Their strategy makes extensive use of back-translation, which synthetically creates source language text from monolingual text (which then serves as target language text). So this lecture will also explore back-translation, a form of semi-supervised learning.

readings:

Johnson et al (2016). "Google's Multilingual NMT: Enabling Zero-Shot Translation"
Fan et al (2020). "Beyond English-Centric Multilingual Machine Translation"
Arivazhagan et al (2019). "Massively Multilingual NMT in the Wild"
Zhang et al (2020). "Improving Massively Multilingual NMT and Zero-Shot Translation"
Kudugunta et al (2019). "Investigating Multilingual NMT Representations at Scale"
Sennrich, Haddow and Birch (2015). "Improving NMT Models with Monolingual Data"

lecture 07 — GPT models

themes:

Using a decoder-only Transformer, researchers at OpenAI observed that pre-training a language model in an unsupervised fashion and then fine-tuning it for a given task is an effective strategy.
In their 2018 paper introducing GPT, they hypothesized that "the more structured attentional memory of the transformer assists in transfer compared to LSTMs."
Then in 2019 and 2020, they trained models at a range of sizes and observed that a model's ability to transfer learning across tasks increases with model size. Their largest model performed best on all tests. And sometimes it performed much better than the smaller models. But in many cases, the improvement was small.

readings:

Radford et al (2018). "Improving Language Understanding by Generative Pre-Training"
Radford et al (2019). "Language Models are Unsupervised Multitask Learners"
Brown et al (2020). "Language Models are Few-Shot Learners"

lecture 08 — BERT models

themes:

Using an encoder-only Transformer, researchers at Google took a different approach to pre-training and unsupervised learning. They developed a "bidirectional" model, BERT, which allows each token to attend to all tokens in the self-attention layers, so that the representation learns from context on both sides.
For comparison, GPT (like the original Transformer) only allows a token to attend to previous tokens.
So to prevent trivial predictions, the team that developed BERT introduced masked language modeling. During pre-training, they randomly replaced a fraction of the tokens with either a "mask" token, a random token or the same (unchanged) token, then they pre-trained BERT to predict those tokens.
And to capture the relationship between two sentences, they created paired training examples in which the second sentence was either the next sentence or a random sentence.
The bidirectional cross-attention between the two sentences makes BERT a good choice for question-answering tasks, inference tasks and classification tasks.

readings:

Devlin et al (2019). "BERT: Pre-Training of Deep Bidirectional Transformers"
Pires et al (2019). "How Multilingual is Multilingual BERT?"
Lewis et al (2019). "BART: Denoising Sequence-to-Sequence Pre-Training"
Sanh et al (2020). "DistilBERT: a Distilled Version of BERT"

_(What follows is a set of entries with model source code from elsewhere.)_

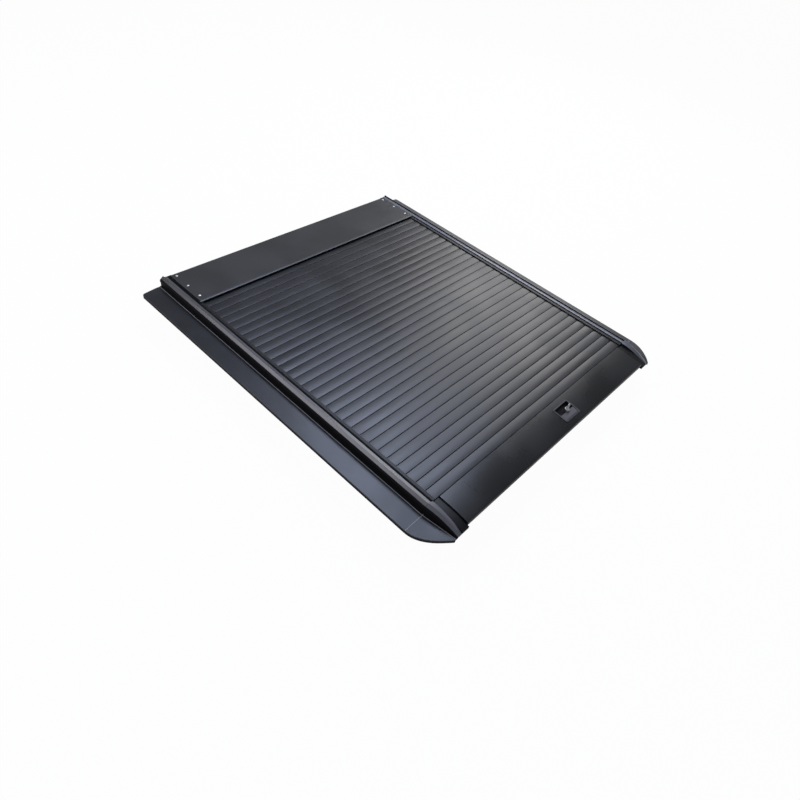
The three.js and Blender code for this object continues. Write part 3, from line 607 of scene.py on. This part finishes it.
def pebble_group():
    """The eroded pebble grain of moulded plastic."""
    if "Moulded Grain" in bpy.data.node_groups:
        return bpy.data.node_groups["Moulded Grain"]
    tree, start, end = group_tree(
        "Moulded Grain",
        (("Vector", "NodeSocketVector"), ("Grain Size", "NodeSocketFloat")),
        (("Height", "NodeSocketFloat"), ("Tone", "NodeSocketFloat")),
    )
    cells = add_node(tree, "ShaderNodeTexVoronoi", feature="SMOOTH_F1")
    tree.links.new(start.outputs["Vector"], cells.inputs["Vector"])
    tree.links.new(scale_for(tree, start.outputs["Grain Size"]), cells.inputs["Scale"])
    fine = noise_by_size(tree, start.outputs["Vector"], start.outputs["Grain Size"], PATCH_DETAIL)
    rough = calculate(tree, "MULTIPLY", fine, PEBBLE_FINE_SHARE)
    height = calculate(tree, "ADD", cells.outputs["Distance"], rough)
    tree.links.new(height, end.inputs["Height"])
    tree.links.new(fine, end.inputs["Tone"])
    return tree


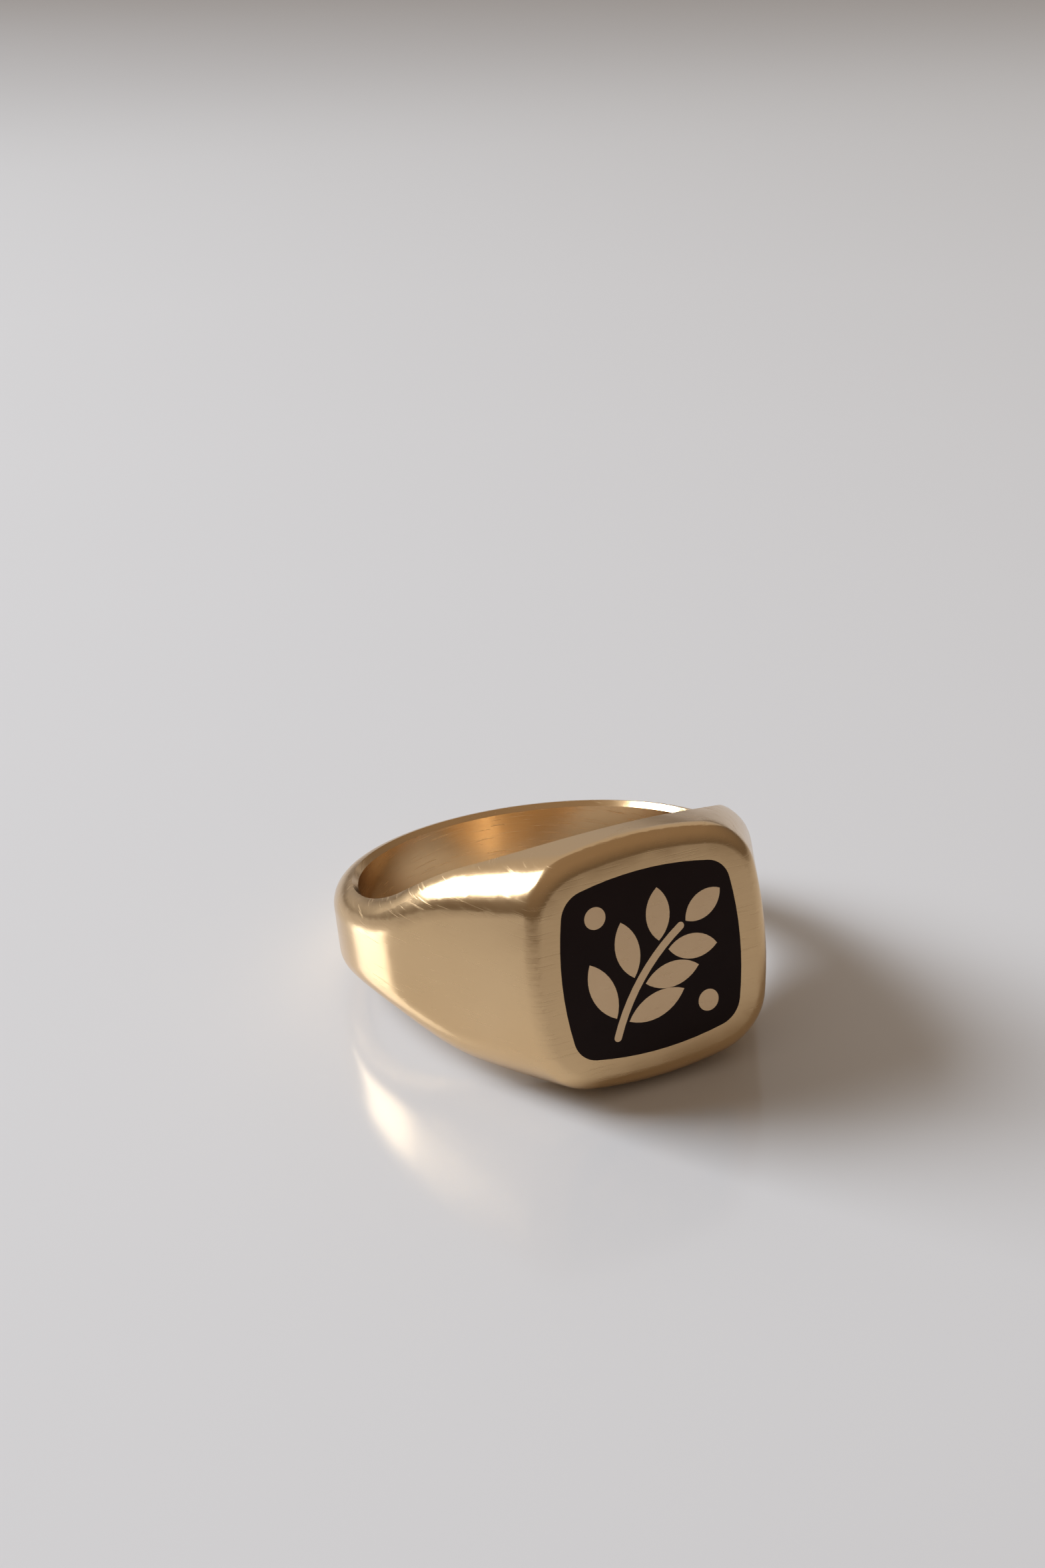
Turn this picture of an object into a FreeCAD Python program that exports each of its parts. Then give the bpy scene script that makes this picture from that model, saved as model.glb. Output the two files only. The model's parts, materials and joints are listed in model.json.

lecture 09 — "Stochastic Parrots"

themes:

Large language models impressively generate coherent, fluent text by predicting a sequence of subword units. This concluding lecture will consider optimal model size and what language models truly understand.
Large models perform better, but they also cost more to train and deploy. So given the diminishing marginal returns to model capacity, the profit-maximizing model size may be quite small.
Training and fine-tuning large language models consumes energy. And often times that energy does not come from renewable sources.
Training models on mostly-English datasets leaves other languages poorly served. And even within English, the data may not reflect the way the language has changed and is changing in response to changing social views, changing opinions.
But with careful thought and planning, we can develop language models that understand the language that we speak.

readings:

Bender and Gebru et al (2021). "On the Dangers of Stochastic Parrots"